Until threats of jail time come up, nobody is going to do a hard days work. Remember the subway system could never have been built, actually, no subway/heavy rail system in the USA could have been built, even post WW2 systems, with the MTA’s level of apathetic workfare labor force. I like to compare the WMATA with the MTA. The DC Metro was built from scratch in the time it has taken the MTA to “rehabilitate” an existing system (1980s to today). Come on, the MTA isn’t fooling anybody.
Whats the solution? Only thing I can think of that can actually work is privatization (and a few years later nationalization). Privatization should purge the ideology of busywork out of the MTA.
Ill point out a non-workfare example, of what happens when the MTA actually wants something to be completed fast rather than provide jobs for life, the Port Jervis line, 9/11 service restoration, and the Canal or Chambers Street 8th avenue fire. Absolute magic happens when the MTA wants something to happen.
Not to be mean, but that’s quite an insane and downright dumb diatribe. Privatization would mean bye bye to late night service and the G train and anything else that doesn’t bring in the money. Remember, a private company doesn’t give a damn, they want profits. Nassau County thought bringing in a private company to run their buses would make magic happen. It didn’t. Whoops.
Gosh, how silly can you get? Port Jervis, 9/11, and Canal/Chambers were service outages. The MTA worked day and night to get them restored. They were also emergencies, and you can’t do everything on an emergency basis.
The situations we are talking about here are the complete opposite: trains are running normally, and they need to be taken out of service for maintenance. People complain, because they want service to run 24/7 miraculously without ever needing to be fixed.
Privitization would be an absolute disaster.
I don’t know if the MTA even does an especially bad job with ongoing maintenance during operating hours, but there is something to be said for treating new construction as “emergencies.” Those projects sometimes had costs approaching sane, and there is no reason the fantasy Rockaway reactivation can’t use a similar model as restoring the PJ line. The difference, of course, is the PJL might have been MORE screwed up after being washed out, yet people depend on it.

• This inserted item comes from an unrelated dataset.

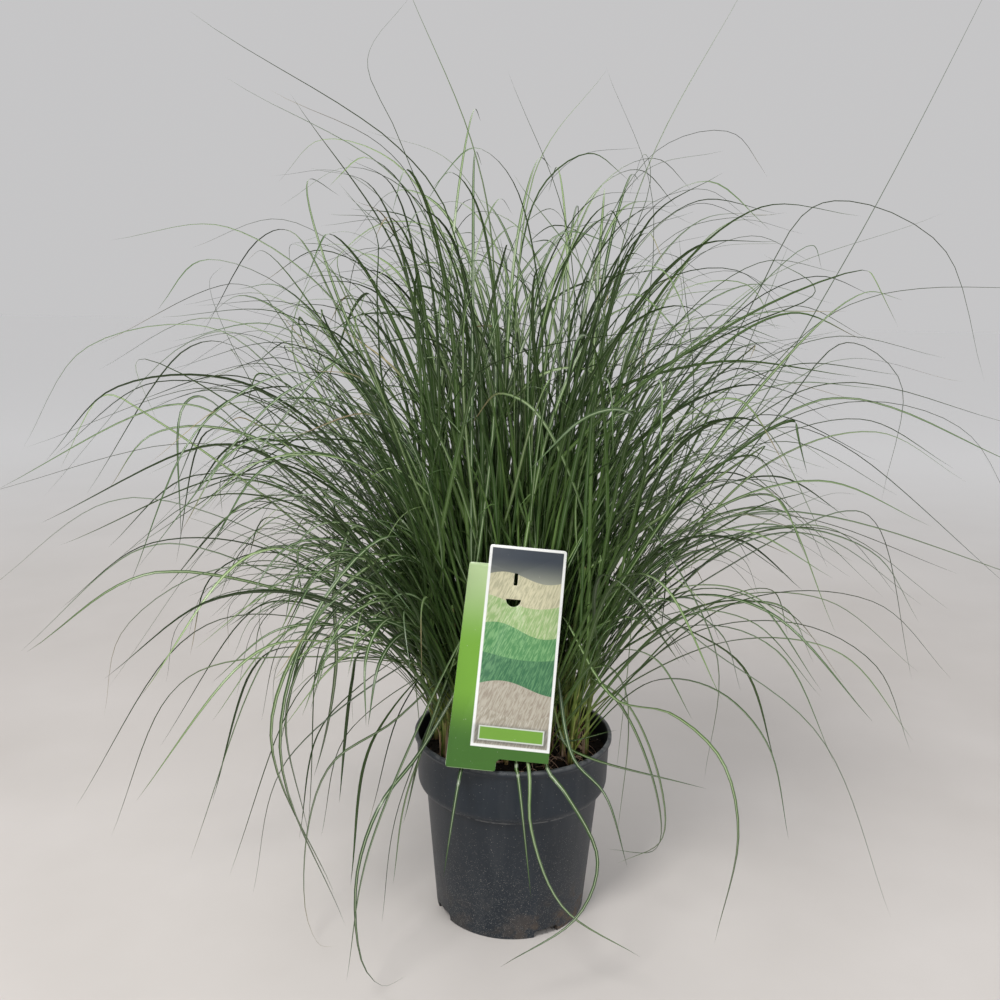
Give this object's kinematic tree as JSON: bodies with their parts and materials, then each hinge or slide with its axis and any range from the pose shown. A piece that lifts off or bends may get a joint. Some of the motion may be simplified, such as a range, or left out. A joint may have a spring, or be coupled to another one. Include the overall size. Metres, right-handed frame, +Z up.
{
  "type": "potted adagio maiden grass",
  "caption": "Dense fountain of fine arching grass leaves in a round, tapered nursery container with soil and a plain-designed plant label.",
  "frame": {"origin": "on the container's axis, at the level that it stands on", "axes": "+Z up along the container's axis, -Y towards the front where the label stands, +X to the right seen from the front"},
  "size_m": [1.1133, 0.8399, 1.045],
  "materials": {
    "container": "moulded, anthracite, finely speckled",
    "soil": "moist dark peat with fibres",
    "label": "printed, glossy, white border",
    "leaf": "satin green with a pale midrib"
  },
  "bodies": {
    "root": {"pot": "container", "soil": "soil", "plant_label": "label", "tiller_01": "leaf", "tiller_02": "leaf", "tiller_03": "leaf", "tiller_04": "leaf", "tiller_05": "leaf", "tiller_06": "leaf", "tiller_07": "leaf", "tiller_08": "leaf", "tiller_09": "leaf", "tiller_10": "leaf", "tiller_11": "leaf", "tiller_12": "leaf", "tiller_13": "leaf", "tiller_14": "leaf", "tiller_15": "leaf", "tiller_16": "leaf", "tiller_17": "leaf", "tiller_18": "leaf", "tiller_19": "leaf", "tiller_20": "leaf", "tiller_21": "leaf", "tiller_22": "leaf", "tiller_23": "leaf", "tiller_24": "leaf", "tiller_25": "leaf", "tiller_26": "leaf", "tiller_27": "leaf", "tiller_28": "leaf", "tiller_29": "leaf", "tiller_30": "leaf", "tiller_31": "leaf", "tiller_32": "leaf", "tiller_33": "leaf", "tiller_34": "leaf", "tiller_35": "leaf", "tiller_36": "leaf", "tiller_37": "leaf", "tiller_38": "leaf", "tiller_39": "leaf", "tiller_40": "leaf", "tiller_41": "leaf", "tiller_42": "leaf", "tiller_43": "leaf", "tiller_44": "leaf", "tiller_45": "leaf", "tiller_46": "leaf"}
  },
  "joints": []
}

His comments about privatization are built on the delusion that privatization = efficiency, but he’s not too off base on construction.
Regarding your comment, treating new construction like “emergencies” to get them done faster, unfortunately I doubt that’s feasible. One of the big issues with SAS has been local residents have protested the blasting schedule and when trucks can enter and leave the area, restricting certain work to only certain parts of the day (Ben talked about this the last time SAS came up in the news). I doubt you’d get the local community to accept the around the clock intrusion of “emergency work.” The examples cited happened in the middle of nowhere, or in existing subway stations or construction sites. No community group would ever allow emergency pace construction unless it’s absolutely necessary.
To be clear, “emergency” here is almost a euphemistic term for just cutting through needless red tape to finish projects…at sane costs. I didn’t mean that work needs to be done 24/7.
I deliberately avoided using the SAS as an example because it’s probably just stupid by design. If it were done as cut and cover, it probably could have been four tracks at a significantly cheaper price. Granted, it might have meant months of pain for more people, but that’s better than years of pain for residents in the 90s, not to mention billions$ in waste. And a permanently constrained trunk line.
Really, the only community groups that would complain are ones that are hostile to the idea of community.
Fair point. But that would require serious amounts of support behind the MTA from the communities affected and the politicians. No one was for leaving the 7th ave line broken under WTC or the 8th line incapacitated due to fire. People might not be as supportive of completing capital projects at any cost.
Considering the MTA had to move all the utilities on 2nd Ave for SAS construction, a 4 track cut and cover should have been given higher consideration. It would been tougher on the whole avenue, but since the whole avenue is already complaining about construction, better that it actually moved quickly than this decade of work on a mile of subway.
Unfortunately, the SAS has contended repeatedly with community groups which are hostile to the idea of community, from the NIMBYs who didn’t want a subway entrance in their precious TRAFFIC CIRCLE, to the landlords and NYC Department of Buildings who refused to do their job maintaining their buildings’ structrual integrity, to the utility companies who didn’t map their utilities.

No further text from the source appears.